Point 3: The Unexpected Kingdom (vv. 30–32)
“And he said, ‘With what can we compare the kingdom of God, or what parable shall we use for it? It is like a grain of mustard seed, which, when sown on the ground, is the smallest of all the seeds on earth, yet when it is sown it grows up and becomes larger than all the garden plants and puts out large branches, so that the birds of the air can make nests in its shade.’”
Jesus tells a similar parable, this time emphasizing the dramatic and unexpected difference between a seed and what it becomes. What begins as the smallest seed on earth becomes the largest plant in the garden. But we need to be careful to pay attention to the context and purpose of Jesus’s statement here.
The mustard seed was a common symbol for little things, sort of like an ant in our culture. So, let’s imagine that I speak a similar parable using the ant instead, “The ant is the smallest insect on earth and yet still the strongest.” If my purpose in saying that was to make a scientifically accurate statement about the insect kingdom for publication in an encyclopedia, then I would be wrong and my statement false because there are smaller insects (and probably stronger ones too). However, if my purpose in saying that was to make a proverbially relevant statement that small things can still be strong and important, then I would be right and my statement true, regardless of how scientifically accurate my information was. I think you would get that right away too, I doubt anyone would come up to me after service to rebuke and correct me because you would know I was making a proverbial point.
If we approach Jesus’s words here as though He were attempting to proclaim a scientific fact, we will commit one of two errors. We will either say the Bible is not the infallible, inerrant word of God since it clearly contains something contrary to observable scientific data or we will say that any scientific data claiming that mustard seeds are indeed larger than other seeds is false and should be rejected. We should avoid both of those claims because both ignore the context and purpose of Jesus’ statement.
Again, His purpose was to compare the kingdom of God to something that has a dramatic, unexpected difference between its beginning and its end. Something that seems so small and insignificant has a drastically disproportionate size and importance in the end. Let me point out four examples of how we see this in the kingdom of God.
A mustard seed birth
Jesus’ mother “gave birth to her firstborn son and wrapped him in swaddling cloths and laid him in a manger, because there was no place for them in the inn” (Luke 2:7). A woman in labor is refused a room in an inn but offered a first century barn to endure labor and delivery where she is forced to lay her minutes old son in a feeding trough for his first night’s sleep. That was a mustard seed moment. Fast forward 30 or so years, that Son had become so famous that He had to teach in a boat a little off shore to prevent the crowds from crushing Him in their eagerness and zeal.
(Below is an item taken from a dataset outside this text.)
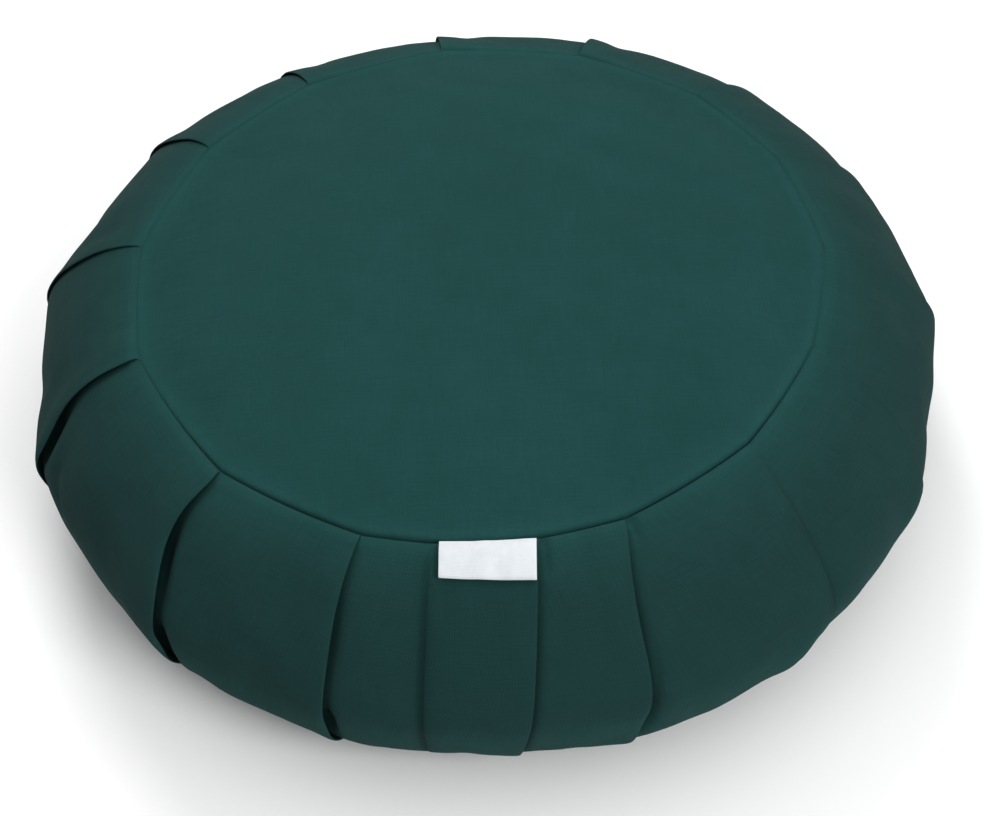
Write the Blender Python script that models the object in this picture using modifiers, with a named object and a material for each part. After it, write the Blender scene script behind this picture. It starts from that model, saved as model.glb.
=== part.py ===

That largest plant in the garden moment first required a mustard seed birth.
A mustard seed death
Or, take His death. This man who proclaimed Himself Lord, Messiah, and God was betrayed and abandoned by His closest friends, rejected by the people He came to serve and save, unjustly tried, condemned, humiliated, and mocked by the political and religious leaders, crucified on someone else’s cross, and buried in someone else’s tomb. When the hero of the story dies—especially in so horrific and unjust a manner—that’s definitely a mustard seed moment. But fast forward three days and “[God] raised him from the dead and seated him at his right hand in the heavenly places, far above all rule and authority and power and dominion, and above every name that is named, not only in this age but also in the one to come” (Ephesians 1:20–21). That largest plant in the garden moment first required a mustard seed death.
A mustard seed salvation
“And you were dead in the trespasses and sins in which you once walked, following the course of this world, following the prince of the power of the air, the spirit that is now at work in the sons of disobedience—among whom we all once lived in the passions of our flesh, carrying out the desires of the body and the mind, and were by nature children of wrath, like the rest of mankind.” [mustard seeds] “But God, being rich in mercy, because of the great love with which he loved us, even when we were dead in our trespasses, made us alive together with Christ—by grace you have been saved—and raised us up with him and seated us with him in the heavenly places in Christ Jesus, so that in the coming ages he might show the immeasurable riches of his grace in kindness toward us in Christ Jesus. For by grace you have been saved through faith. And this is not your own doing; it is the gift of God, not a result of works, so that no one may boast” (Ephesians 2:1–9). Greatly loved while dead sinners, made alive with Christ, raised up with Christ, seated with Christ, given front-row seats for God’s eternal display of immeasurably rich and kind grace toward us in Christ, none of it worked for, all of it given by God… who could have possibly such a largest plant in the garden moment coming from dead and undeserving mustard seeds like us?
A mustard seed calling
“For consider your calling, brothers: not many of you were wise according to worldly standards, not many were powerful, not many were of noble birth. But God chose what is foolish in the world to shame the wise; God chose what is weak in the world to shame the strong; God chose what is low and despised in the world, even things that are not, to bring to nothing things that are, so that no human being might boast in the presence of God” (1 Corinthians 1:26–29). God chose the mustard seeds of the earth, the foolish, weak, low, and despised so that heaven would be a garden filled with large plants boasting not in themselves but in Christ alone.
Application: trust and endure
What you are now is not what you can or will become in Christ.
To the non-Christian: If you feel like a mess, like a weed not even like a garden plant, God transforms.
To the Christian: Don’t spend time pining for what life used to be like, but for what God promises life will be like.